On present evidence, the Athenians were the first to take this democratic leap. No well-informed contemporary source implies that any other Greek city alread
y had such a system. In south Italy, nonetheless, archaeologists have proposed the Greek city of Metapontum as a forerunner. In c. 550 bc a large circular building was constructed here, with space for some 8,000 people. Surveys have suggested that the city's territory was indeed divided into equal lots, perhaps of this approximate number. In due course, the houses along the city's streets were built to a similar, repetitive style and size. Perhaps Metapontum had had 'equal' government of some sort before 510 bc, an extended oligarchy maybe, but we do not know that the owners of its land were the entire citizenry nor that the circular building was used for political meetings, let alone for equal voting by every male, peasants included. It is not the proof of a democracy before Athens.

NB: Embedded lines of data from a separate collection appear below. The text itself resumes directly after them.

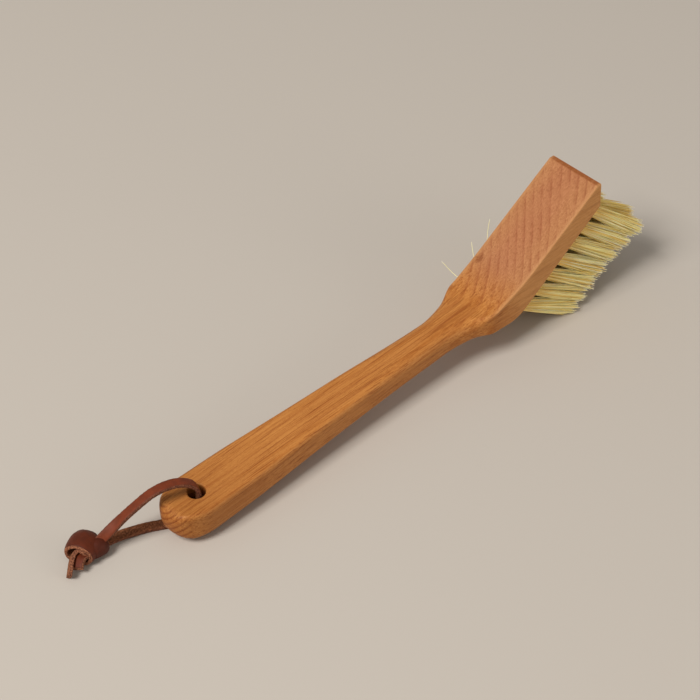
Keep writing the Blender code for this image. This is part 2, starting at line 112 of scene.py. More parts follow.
# Places worked out from these sizes, in the handle's own frame
SHOULDER_X = NECK_RUN + FLARE_RUN
BEND_X = SHOULDER_X + RAMP_RUN
RIDGE_X = BEND_X + HEAD_RUN
END_X = RIDGE_X + END_BEVEL
RAMP_RISE = RAMP_RUN * math.tan(RAMP_PITCH)
RIDGE_Z = RAMP_RISE + HEAD_RUN * math.tan(HEAD_PITCH)
END_TOP_Z = RIDGE_Z - END_BEVEL_FALL
END_BOTTOM_Z = END_TOP_Z - HEAD_END_THICKNESS
HEEL_X = END_X - (END_BOTTOM_Z + HEEL_THICKNESS) / math.tan(UNDERSIDE_PITCH)

# Wood figure, in millimetres along the handle, to its left and up, from the hanging hole's mouth
HEAD_TONE_RUN = (158, 180)
BUTT_SHADE_RUN = (-15, 50)
BUTT_ARCS_RUN = (-13, -8)
RING_RUN = (20, 160)
STREAK_RUN = (90, 150)
RIDGE_RUN = ((RIDGE_X - MM / 2) / MM, (RIDGE_X + MM / 4) / MM)
HEART_MIDDLE = 1.0
HEART_SIDES = (3.0, 12.0)
ARC_MIDDLE = (-13.0, 9.0, 9.0)
SMUDGE_PLACE = (175.8, 11.6, 7.4)
SMUDGE_REACH = (0.6, 3.6)
DRIFT_REACH = (0, 4.5, 4.5)
# How often each noise changes along, across and up, per millimetre
DRIFT_PITCH = (0.01, 0.035, 0.035)
FAINT_RING_PITCH = (0.02, 0.16, 0.16)
STREAK_PITCH = (0.018, 0.6, 0.6)
LINE_PITCH = (0.035, 2.3, 2.3)
FLECK_PITCH = (0.55, 1.9, 1.9)
HATCH_PITCH = (0.3, 4.2, 0.5)
STRIPE_PITCH = (0.5, 0.8, 0.8)
# Darkness across one growth ring
RING_tones = ((0.0, 0.3), (0.1, 0.0), (0.4, 0.12), (0.7, 0.4), (0.86, 0.75), (0.93, 1.0), (1.0, 0.3))
WIRE_DARK = (0.45, 0.45, 0.46)
WIRE_BRIGHT = (0.62, 0.62, 0.63)

# Hanging hole
HANGING_BORE = 7.7 * MM
RIM_ROUNDING = 0.8 * MM
RIM_STEPS = 5
BORE_SIDES = 64
OVERRUN = 2.0 * MM

# Tufts: columns run from the head's end to the neck, rows from the brush's right to its left
COLUMNS = 7
ROWS = 3
COLUMN_PITCH = 8.9 * MM
ROW_PITCH = 8.9 * MM
FIRST_COLUMN_INSET = 4.1 * MM
TUFT_BORE = 5.0 * MM
TUFT_BORE_DEPTH = 8.0 * MM
TUFT_SIDES = 20
LEAN_FAR_END = math.radians(15.2)
LEAN_NECK_END = math.radians(25.4)
SPLAY = math.radians(10.0)
ROOT_DEPTH = 1.2 * MM
# Painted shade: the inner and far rows' strands take darker, more golden tones.
ROW_painted_shade_tones = (1.0, 0.45, 0.7)
ROW_fans = (1.0, 1.3, 1.2)
CLUMPS = 9
CLUMP_share = 0.3
STRAND_SIDES = 4
STRAND_SMOOTH = math.radians(50)
# Width of a strand over its root's, at shares of its length
STRAND_profile = (
    (0.15, 1.0), (0.3, 0.97), (0.45, 0.94), (0.6, 0.9), (0.75, 0.86), (0.88, 0.82), (0.985, 0.76),
    (1.0, 0.35),
)
# How far use has bent a tuft's tips in its own frame, in millimetres, by row and column
COMBED = {
    (0, 0): (0, 0.5, -0.8), (0, 1): (0, 1.2, -1.4), (0, 2): (0.3, 2.0, -2.2), (0, 3): (0.5, 2.2, -2.4),
    (0, 4): (0.2, 2.2, -2.4), (0, 5): (-0.6, 2.2, -1.5), (0, 6): (-1.3, 2.2, -0.9),
    (1, 0): (3.5, -6.5, 0), (2, 0): (-1.0, -6.0, 0),
}
# Stray strands by row and column: tip in the handle's frame and bow, in millimetres
LOOSE = {
    (2, 5): (((201.1, 30.0, 4.1), (-1.5, 1.5, -0.5)),),
    (2, 6): (((189.2, 30.0, -2.4), (-0.5, 0.5, -1.2)), ((170.5, 30.5, -2.5), (0, 0, -4.5))),
}
LOOSE_TONE = 0.85
GOLDEN_ANGLE = math.radians(137.5)
FLOOR_CLEARANCE = 0.1 * MM

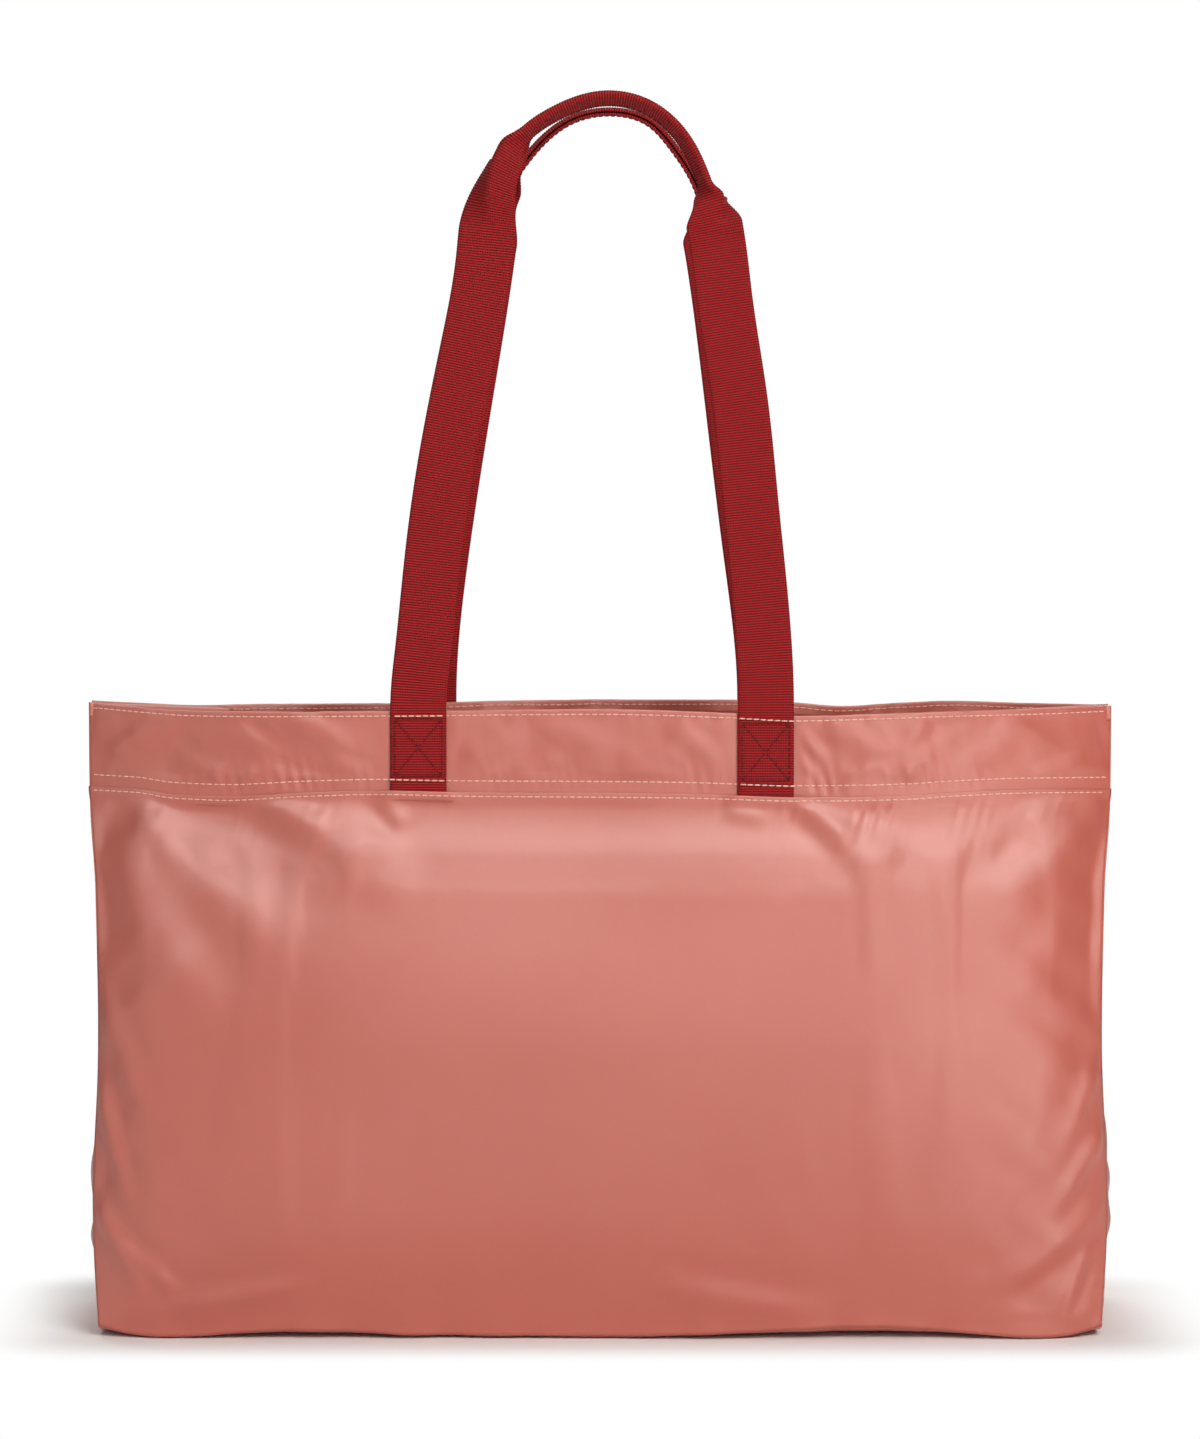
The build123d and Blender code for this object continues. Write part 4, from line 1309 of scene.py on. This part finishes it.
def floor_material():
    """White paper that takes the bag's contact shadow and turns plain white a little way off."""
    material, graph, shader = principled("floor_paper", 0.9, specular=0.1)
    shader["Base Color"].default_value = (0.95, 0.95, 0.95, 1)
    place = graph.split(graph.add("NewGeometry", "Position"))
    squares = []
    for axis, half in (("X", BASE_HALF_LENGTH), ("Y", BASE_HALF_DEPTH)):
        beyond = graph.math("SUBTRACT", graph.math("ABSOLUTE", place[axis]), float(half) * MM)
        outside = graph.math("MAXIMUM", beyond, 0.0)
        squares.append(graph.math("MULTIPLY", outside, outside))
    distance = graph.math("SQRT", graph.math("ADD", *squares))
    stretch = {"Value": distance, "From Min": NEAR_SHADOW, "From Max": FAR_WHITE}
    fade = graph.add("MapRange", "Result", stretch, interpolation_type="SMOOTHSTEP")
    share = graph.math("MULTIPLY", fade, graph.add("LightPath", "Is Camera Ray"))
    paper = graph.nodes["Principled BSDF"].outputs[0]
    mix = graph.add("MixShader", 0, {0: share, 1: paper, 2: graph.add("Emission", 0)})
    graph.feed(graph.nodes["Material Output"].inputs["Surface"], mix)
    return material


def softbox(name, azimuth, elevation, distance, width, height, watts, lights=True, shines=True):
    """A rectangular light facing the bag; azimuth 0 is in front and 90 to the right."""
    light = bpy.data.lights.new(name, "AREA")
    light.shape = "RECTANGLE"
    light.size, light.size_y = width, height
    light.energy = watts
    light.color = (1.0, 0.975, 0.93)
    lamp = bpy.data.objects.new(name, light)
    lamp.visible_diffuse, lamp.visible_glossy = lights, shines
    a, e = math.radians(azimuth), math.radians(elevation)
    target = Vector((0, 0, 0.2))
    away = Vector((math.sin(a) * math.cos(e), -math.cos(a) * math.cos(e), math.sin(e)))
    lamp.location = target + away * distance
    lamp.rotation_euler = (-away).to_track_quat("-Z", "Y").to_euler()
    scene.collection.objects.link(lamp)


floor_mesh = bpy.data.meshes.new("floor")
floor_mesh.from_pydata([(-FLOOR, -FLOOR, 0), (FLOOR, -FLOOR, 0), (FLOOR, FLOOR, 0), (-FLOOR, FLOOR, 0)],
                       [], [(0, 1, 2, 3)])
floor = bpy.data.objects.new("floor", floor_mesh)
floor.location.z = -FLOOR_UNDER
scene.collection.objects.link(floor)
floor_mesh.materials.append(floor_material())

# Each lamp's direction, height, distance, size and power; the key gives no glare, the shines only that.
softbox("key", 27, 32, 2.6, 1.5, 0.8, 40, shines=False)
softbox("strip", 26, 6, 2.4, 0.35, 1.1, 8)
softbox("fill", -50, 15, 3.0, 1.6, 1.6, 8)
softbox("shine", 24, 58, 2.6, 1.3, 0.6, 36, lights=False)
softbox("shine_right", 23, 4, 2.4, 0.3, 1.2, 10, lights=False)
softbox("shine_left", -38, 52, 2.6, 0.7, 0.5, 16, lights=False)
softbox("rear", 200, 55, 2.8, 1.8, 1.6, 26)
softbox("back", 160, 18, 3.0, 1.6, 1.4, 14)

world = bpy.data.worlds.new("studio")
scene.world = world
world.use_nodes = True
sky = Graph(world.node_tree)
background = sky.nodes["Background"].inputs
background["Color"].default_value = (1, 1, 1, 1)
seen = sky.add("LightPath", "Is Camera Ray")
sky.feed(background["Strength"], sky.math("MULTIPLY_ADD", seen, SKY_SEEN, SKY_LIGHT))
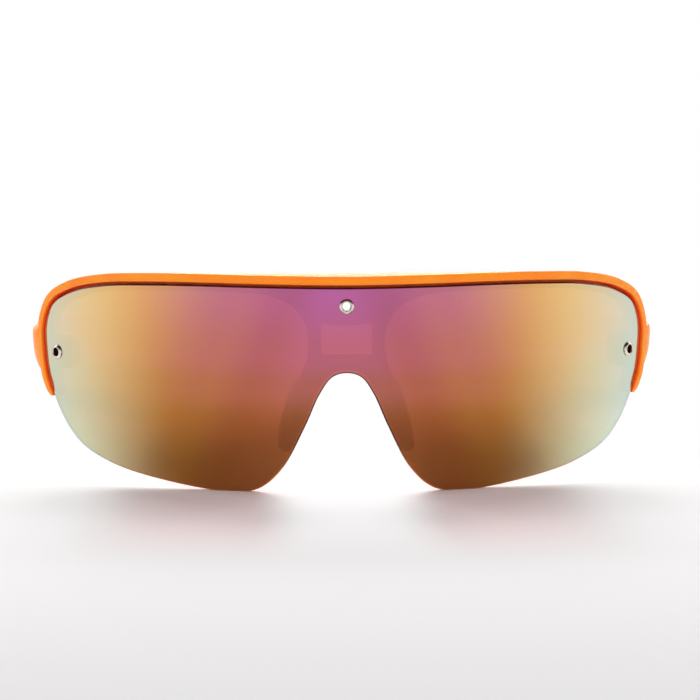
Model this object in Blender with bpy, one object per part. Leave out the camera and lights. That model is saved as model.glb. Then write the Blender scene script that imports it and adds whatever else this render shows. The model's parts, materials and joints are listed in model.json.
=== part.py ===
"""Wraparound sunglasses: a single shield lens riveted into a half-rim front, with two folding temples.

Metres, +Z up. The lens faces -Y, the temples run back along +Y, and the wearer's left is at +X.
The glasses stand open on the lens's two lowest edges and on the feet of both temples, at Z = 0.
"""

import math

import bmesh
import bpy
from mathutils import Matrix, Vector

MM = 0.001

# Fits between neighbouring pieces
PART_GAP = 0.3 * MM
FIT_GAP = 0.1 * MM
RUNNING_GAP = 0.05 * MM
CUT_OVERRUN = 1.0 * MM

SHARP_ANGLE = math.radians(35.0)

# The curved face that the lens and the front follow
WRAP_RADIUS = 93.0 * MM
FACE_RADIUS = 150.0 * MM
FACE_TILT = math.radians(6.0)
BEND_STEP = 4.0 * MM
RISE_STEP = 6.0 * MM

# Lens: half of its flat outline, from the top centre round the side to the top of the nose notch
LENS_HALF_ARC = 81.0 * MM
LENS_HEIGHT = 48.1 * MM
LENS_THICKNESS = 1.8 * MM
LENS_FLAT = 0.15 * MM
LENS_OUTLINE_SHARES = (
    (0.0, 0.991),
    (0.23, 0.995),
    (0.432, 0.999),
    (0.60, 0.996),
    (0.74, 0.984),
    (0.877, 0.942),
    (0.963, 0.872),
    (0.998, 0.768),
    (0.998, 0.650),
    (0.983, 0.521),
    (0.934, 0.350),
    (0.852, 0.204),
    (0.728, 0.110),
    (0.543, 0.041),
    (0.333, 0.0),
    (0.2506, 0.021),
    (0.185, 0.121),
    (0.1185, 0.331),
    (0.0765, 0.4875),
    (0.0407, 0.569),
    (0.0, 0.5885),
)
OUTLINE_STEPS = 4
SIDE_STEPS = 9

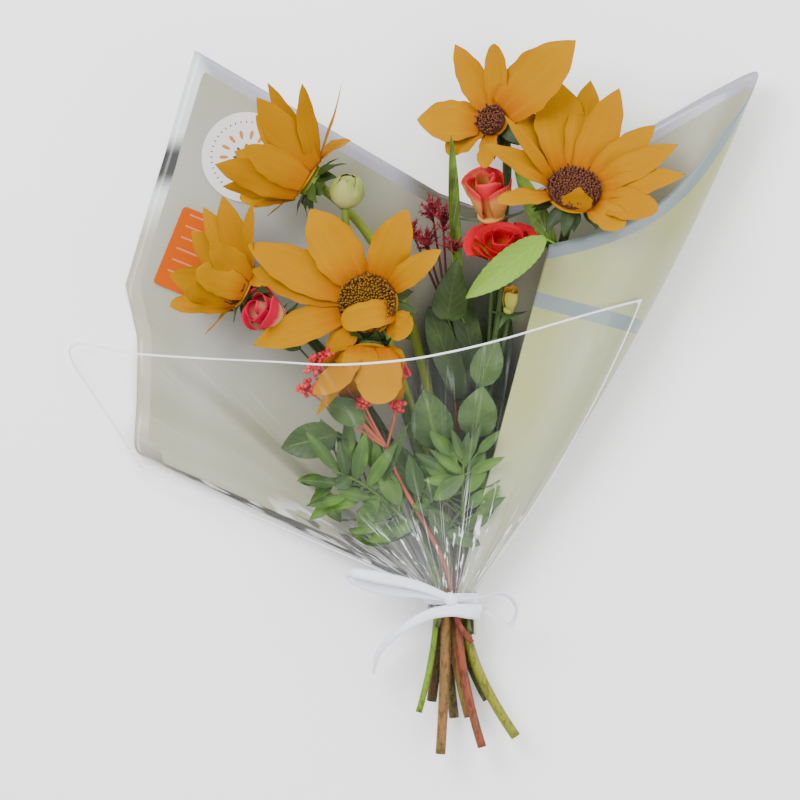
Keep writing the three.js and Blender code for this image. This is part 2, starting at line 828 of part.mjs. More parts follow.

Unlike many Greek citizens, especially those overseas, Athenians had one great asset: they had lived for centuries in the same territory. Their local social groupings and local cults gave them an unusually strong infrastructure and a sense of community on which Cleisthenes capitalized. He did not attack private property or redistribute riches. Perhaps his particular 'clan' gained a degree of advantage from the detailed local arrangements of citizens into new tribes, but it was an advantage in a new and changed arena. Cleisthenes brought a new justice, an equal vote for every male citizen, and the blessings of a new freedom, political participation. Justice was also applied to the local units of community life, the many demes, who were duly influenced by the centre's new system.